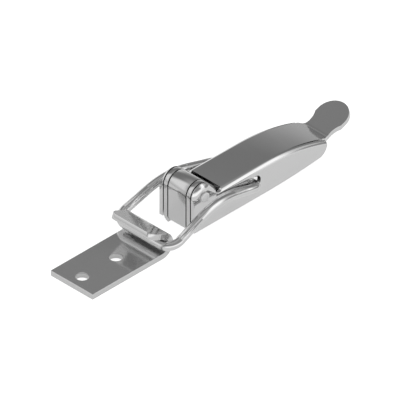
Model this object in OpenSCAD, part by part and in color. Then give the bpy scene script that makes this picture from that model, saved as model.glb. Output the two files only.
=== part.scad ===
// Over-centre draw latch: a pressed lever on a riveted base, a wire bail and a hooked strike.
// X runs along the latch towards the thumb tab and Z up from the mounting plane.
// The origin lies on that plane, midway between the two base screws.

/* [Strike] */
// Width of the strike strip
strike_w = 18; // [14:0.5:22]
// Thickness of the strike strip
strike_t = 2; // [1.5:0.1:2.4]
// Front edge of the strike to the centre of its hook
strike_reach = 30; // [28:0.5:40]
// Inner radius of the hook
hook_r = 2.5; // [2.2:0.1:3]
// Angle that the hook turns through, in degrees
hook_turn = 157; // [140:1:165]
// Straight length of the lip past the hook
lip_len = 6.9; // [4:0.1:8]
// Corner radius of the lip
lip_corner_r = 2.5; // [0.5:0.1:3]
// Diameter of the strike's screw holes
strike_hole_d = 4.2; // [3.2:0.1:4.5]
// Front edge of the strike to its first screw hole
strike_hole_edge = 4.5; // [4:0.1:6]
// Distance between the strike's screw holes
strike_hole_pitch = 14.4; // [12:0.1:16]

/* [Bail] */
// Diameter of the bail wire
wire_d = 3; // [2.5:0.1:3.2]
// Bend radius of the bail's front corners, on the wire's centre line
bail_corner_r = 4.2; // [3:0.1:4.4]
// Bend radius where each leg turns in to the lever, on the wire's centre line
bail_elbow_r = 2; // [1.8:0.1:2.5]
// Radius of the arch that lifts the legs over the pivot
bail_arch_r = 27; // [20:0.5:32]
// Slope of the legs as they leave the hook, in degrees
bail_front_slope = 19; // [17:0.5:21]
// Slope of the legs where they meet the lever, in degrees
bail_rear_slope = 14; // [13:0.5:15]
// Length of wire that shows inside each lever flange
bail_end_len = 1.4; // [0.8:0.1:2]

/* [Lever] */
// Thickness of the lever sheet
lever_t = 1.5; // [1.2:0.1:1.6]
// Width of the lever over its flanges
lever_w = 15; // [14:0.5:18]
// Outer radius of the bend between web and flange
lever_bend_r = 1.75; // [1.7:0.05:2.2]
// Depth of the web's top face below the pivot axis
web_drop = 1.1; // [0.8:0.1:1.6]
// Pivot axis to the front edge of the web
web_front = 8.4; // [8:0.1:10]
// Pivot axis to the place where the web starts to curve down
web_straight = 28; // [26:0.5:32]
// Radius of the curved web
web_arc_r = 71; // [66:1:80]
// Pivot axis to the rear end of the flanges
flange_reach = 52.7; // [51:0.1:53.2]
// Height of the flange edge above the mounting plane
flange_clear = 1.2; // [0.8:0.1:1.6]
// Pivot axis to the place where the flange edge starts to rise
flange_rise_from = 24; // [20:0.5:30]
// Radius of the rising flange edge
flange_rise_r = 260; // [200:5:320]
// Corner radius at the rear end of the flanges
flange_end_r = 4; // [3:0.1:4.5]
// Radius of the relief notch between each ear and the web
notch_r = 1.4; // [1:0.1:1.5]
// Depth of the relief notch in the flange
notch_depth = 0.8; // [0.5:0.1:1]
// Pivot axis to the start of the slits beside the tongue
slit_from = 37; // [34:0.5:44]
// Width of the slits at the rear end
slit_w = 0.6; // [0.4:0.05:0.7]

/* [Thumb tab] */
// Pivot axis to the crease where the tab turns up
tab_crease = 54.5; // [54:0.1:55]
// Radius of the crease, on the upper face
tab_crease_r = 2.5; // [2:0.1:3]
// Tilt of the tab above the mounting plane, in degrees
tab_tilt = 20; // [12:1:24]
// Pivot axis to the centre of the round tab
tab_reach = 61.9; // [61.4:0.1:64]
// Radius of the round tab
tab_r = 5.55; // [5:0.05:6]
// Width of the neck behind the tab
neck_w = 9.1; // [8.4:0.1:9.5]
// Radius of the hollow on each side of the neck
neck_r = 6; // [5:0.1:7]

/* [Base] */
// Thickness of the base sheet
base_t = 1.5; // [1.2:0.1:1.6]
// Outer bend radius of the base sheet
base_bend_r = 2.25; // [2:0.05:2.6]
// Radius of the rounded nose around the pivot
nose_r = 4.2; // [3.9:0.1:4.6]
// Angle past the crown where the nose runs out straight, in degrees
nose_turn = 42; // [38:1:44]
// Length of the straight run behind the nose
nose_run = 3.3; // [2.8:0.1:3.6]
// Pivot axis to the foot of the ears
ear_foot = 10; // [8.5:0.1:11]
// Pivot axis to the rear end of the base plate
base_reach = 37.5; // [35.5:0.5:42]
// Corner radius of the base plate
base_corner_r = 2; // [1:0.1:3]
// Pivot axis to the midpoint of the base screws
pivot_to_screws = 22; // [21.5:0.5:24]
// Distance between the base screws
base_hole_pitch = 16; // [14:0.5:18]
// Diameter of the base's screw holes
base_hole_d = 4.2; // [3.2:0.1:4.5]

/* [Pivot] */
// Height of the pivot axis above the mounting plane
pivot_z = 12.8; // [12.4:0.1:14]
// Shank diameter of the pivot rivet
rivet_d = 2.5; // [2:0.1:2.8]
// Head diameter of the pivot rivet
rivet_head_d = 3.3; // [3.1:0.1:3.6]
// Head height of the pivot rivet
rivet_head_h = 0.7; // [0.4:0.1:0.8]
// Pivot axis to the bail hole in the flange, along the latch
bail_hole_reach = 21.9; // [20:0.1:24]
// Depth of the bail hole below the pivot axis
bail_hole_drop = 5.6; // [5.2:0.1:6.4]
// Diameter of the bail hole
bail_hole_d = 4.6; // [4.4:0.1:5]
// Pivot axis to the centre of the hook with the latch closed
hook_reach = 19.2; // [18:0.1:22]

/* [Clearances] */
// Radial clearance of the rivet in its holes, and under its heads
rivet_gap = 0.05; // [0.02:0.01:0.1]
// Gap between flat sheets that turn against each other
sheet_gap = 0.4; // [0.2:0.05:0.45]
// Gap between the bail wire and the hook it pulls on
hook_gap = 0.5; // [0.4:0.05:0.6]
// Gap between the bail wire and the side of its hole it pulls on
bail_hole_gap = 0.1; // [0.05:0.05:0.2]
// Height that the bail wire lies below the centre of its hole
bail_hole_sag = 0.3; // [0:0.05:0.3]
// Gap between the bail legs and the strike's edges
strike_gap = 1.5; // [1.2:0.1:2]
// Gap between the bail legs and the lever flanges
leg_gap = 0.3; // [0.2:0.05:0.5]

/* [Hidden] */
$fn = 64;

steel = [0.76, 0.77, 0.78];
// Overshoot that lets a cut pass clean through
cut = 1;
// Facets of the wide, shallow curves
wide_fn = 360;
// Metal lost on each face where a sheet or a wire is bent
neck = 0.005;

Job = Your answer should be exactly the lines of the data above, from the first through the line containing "two base screws.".

Final result =
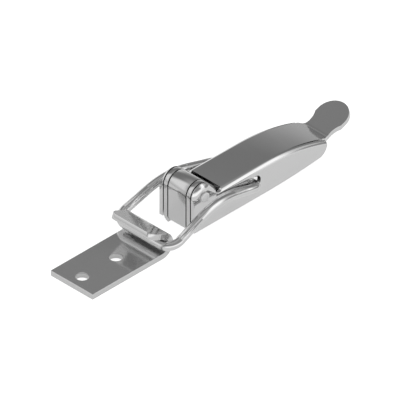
Model this object in OpenSCAD, part by part and in color. Then give the bpy scene script that makes this picture from that model, saved as model.glb. Output the two files only.
=== part.scad ===
// Over-centre draw latch: a pressed lever on a riveted base, a wire bail and a hooked strike.
// X runs along the latch towards the thumb tab and Z up from the mounting plane.
// The origin lies on that plane, midway between the two base screws.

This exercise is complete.